▶ **WHAT THE TASK REQUIRES**: Write out exactly the lines of the entries below from the one holding "Model this object" to the one holding "import Sketcher", inclusive, and leave out all other lines.

■ ■ ■

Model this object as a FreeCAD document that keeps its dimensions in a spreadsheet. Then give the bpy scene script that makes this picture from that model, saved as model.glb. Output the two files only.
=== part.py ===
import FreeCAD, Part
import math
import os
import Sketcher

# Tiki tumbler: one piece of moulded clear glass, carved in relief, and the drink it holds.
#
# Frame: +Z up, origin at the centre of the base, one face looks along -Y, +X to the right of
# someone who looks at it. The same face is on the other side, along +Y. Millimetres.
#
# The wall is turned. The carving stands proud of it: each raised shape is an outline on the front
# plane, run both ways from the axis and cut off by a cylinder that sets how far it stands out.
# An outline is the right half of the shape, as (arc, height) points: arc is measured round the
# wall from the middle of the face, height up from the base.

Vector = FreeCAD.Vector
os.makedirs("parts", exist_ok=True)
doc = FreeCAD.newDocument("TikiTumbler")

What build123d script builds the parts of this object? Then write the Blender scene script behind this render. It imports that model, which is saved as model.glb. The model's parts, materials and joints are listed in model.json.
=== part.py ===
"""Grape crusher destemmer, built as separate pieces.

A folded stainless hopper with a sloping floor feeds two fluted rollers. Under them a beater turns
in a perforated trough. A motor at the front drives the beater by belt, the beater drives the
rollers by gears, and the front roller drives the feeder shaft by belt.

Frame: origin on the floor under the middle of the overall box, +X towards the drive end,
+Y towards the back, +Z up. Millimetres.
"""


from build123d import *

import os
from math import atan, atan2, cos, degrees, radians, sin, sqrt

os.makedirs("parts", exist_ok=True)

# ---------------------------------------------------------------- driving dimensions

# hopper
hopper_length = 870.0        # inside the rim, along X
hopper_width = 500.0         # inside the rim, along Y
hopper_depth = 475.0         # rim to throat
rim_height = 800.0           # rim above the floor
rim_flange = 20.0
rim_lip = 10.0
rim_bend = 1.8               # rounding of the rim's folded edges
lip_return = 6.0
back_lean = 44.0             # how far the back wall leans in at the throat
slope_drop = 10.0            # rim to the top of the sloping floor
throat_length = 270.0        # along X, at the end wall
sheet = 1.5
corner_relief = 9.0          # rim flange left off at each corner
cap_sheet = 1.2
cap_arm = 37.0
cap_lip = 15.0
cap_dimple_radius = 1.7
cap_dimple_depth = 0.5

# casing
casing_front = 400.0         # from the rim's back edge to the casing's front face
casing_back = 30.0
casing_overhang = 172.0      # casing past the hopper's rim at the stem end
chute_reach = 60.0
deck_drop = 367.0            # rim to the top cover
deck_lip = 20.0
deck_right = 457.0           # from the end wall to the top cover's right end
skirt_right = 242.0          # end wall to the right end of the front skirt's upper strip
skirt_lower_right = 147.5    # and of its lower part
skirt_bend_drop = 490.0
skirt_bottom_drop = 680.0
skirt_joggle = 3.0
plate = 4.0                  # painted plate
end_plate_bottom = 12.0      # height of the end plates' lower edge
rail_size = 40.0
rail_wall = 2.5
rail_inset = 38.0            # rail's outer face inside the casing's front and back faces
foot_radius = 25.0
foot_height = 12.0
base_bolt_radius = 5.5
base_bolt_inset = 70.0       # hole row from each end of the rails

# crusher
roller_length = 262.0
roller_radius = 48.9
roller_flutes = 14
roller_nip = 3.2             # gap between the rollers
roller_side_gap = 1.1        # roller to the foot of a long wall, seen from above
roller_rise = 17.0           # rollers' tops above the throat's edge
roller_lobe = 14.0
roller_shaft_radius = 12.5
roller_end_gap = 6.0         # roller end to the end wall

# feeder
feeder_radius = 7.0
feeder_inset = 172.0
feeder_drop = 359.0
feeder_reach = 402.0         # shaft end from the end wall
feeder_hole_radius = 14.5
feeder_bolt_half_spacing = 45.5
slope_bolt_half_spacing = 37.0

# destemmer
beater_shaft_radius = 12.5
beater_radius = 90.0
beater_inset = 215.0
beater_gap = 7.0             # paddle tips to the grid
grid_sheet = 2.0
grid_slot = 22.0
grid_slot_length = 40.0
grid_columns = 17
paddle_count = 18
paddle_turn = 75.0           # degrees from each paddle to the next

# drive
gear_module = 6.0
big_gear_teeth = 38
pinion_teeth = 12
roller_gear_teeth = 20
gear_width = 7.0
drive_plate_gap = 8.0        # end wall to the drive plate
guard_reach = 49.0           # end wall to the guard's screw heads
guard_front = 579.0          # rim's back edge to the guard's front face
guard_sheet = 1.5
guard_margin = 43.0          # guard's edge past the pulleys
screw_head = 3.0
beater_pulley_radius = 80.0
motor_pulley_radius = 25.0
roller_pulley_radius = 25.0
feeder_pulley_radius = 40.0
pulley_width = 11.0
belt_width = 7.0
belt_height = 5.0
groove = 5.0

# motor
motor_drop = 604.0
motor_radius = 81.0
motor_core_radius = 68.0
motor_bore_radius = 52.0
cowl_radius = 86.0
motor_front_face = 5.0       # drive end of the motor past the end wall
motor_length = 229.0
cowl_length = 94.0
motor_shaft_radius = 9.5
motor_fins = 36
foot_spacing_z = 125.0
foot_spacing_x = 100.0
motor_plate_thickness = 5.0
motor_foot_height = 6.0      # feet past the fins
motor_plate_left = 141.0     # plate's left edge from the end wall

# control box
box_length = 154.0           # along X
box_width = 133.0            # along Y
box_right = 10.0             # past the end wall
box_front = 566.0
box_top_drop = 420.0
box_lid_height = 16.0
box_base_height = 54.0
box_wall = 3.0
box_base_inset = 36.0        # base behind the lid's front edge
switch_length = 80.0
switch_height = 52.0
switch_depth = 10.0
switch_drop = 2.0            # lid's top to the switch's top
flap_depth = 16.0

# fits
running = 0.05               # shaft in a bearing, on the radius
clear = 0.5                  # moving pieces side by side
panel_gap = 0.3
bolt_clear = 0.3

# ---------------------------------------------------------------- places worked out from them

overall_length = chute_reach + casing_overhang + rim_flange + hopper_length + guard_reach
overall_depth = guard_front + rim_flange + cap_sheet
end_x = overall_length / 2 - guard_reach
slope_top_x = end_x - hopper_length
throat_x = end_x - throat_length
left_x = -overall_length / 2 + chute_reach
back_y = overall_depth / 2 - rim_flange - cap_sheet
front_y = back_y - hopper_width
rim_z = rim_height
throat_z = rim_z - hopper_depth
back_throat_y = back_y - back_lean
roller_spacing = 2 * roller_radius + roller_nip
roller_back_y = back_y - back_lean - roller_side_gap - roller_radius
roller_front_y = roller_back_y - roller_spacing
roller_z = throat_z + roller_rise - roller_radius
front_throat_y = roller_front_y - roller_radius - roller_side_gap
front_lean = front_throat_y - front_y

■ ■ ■

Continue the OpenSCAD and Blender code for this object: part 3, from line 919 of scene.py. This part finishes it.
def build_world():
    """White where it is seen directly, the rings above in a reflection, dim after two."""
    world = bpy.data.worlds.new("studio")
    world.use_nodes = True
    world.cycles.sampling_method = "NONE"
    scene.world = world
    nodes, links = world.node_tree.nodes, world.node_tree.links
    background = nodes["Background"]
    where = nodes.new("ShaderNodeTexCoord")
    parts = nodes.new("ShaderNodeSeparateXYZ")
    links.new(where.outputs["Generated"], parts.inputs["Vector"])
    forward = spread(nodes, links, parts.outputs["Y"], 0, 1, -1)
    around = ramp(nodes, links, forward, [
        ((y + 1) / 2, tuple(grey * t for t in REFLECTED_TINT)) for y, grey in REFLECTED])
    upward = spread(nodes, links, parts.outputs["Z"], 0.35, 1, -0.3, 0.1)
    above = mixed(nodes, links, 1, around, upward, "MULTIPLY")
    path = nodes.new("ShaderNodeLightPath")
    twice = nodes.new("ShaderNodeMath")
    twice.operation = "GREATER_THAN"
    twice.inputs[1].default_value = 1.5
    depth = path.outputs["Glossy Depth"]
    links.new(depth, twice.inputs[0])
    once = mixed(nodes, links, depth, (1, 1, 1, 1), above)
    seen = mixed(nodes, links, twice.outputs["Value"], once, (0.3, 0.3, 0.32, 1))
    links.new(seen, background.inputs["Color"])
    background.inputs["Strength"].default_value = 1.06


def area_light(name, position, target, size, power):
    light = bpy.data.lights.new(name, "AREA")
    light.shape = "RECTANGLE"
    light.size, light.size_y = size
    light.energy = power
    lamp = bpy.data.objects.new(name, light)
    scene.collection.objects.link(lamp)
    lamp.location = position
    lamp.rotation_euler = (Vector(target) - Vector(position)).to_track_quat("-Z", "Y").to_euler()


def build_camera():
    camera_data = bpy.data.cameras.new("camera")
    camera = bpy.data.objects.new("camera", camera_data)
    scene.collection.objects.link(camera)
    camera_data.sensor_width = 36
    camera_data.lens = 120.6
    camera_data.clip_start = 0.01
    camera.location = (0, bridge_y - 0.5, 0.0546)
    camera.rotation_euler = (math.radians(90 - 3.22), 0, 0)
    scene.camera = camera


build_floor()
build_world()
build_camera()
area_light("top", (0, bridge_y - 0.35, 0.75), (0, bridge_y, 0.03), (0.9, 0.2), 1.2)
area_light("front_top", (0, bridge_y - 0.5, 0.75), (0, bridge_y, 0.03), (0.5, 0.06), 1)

■ ■ ■

▶ **TASK RESULT**:
Model this object as a FreeCAD document that keeps its dimensions in a spreadsheet. Then give the bpy scene script that makes this picture from that model, saved as model.glb. Output the two files only.
=== part.py ===
import FreeCAD, Part
import math
import os
import Sketcher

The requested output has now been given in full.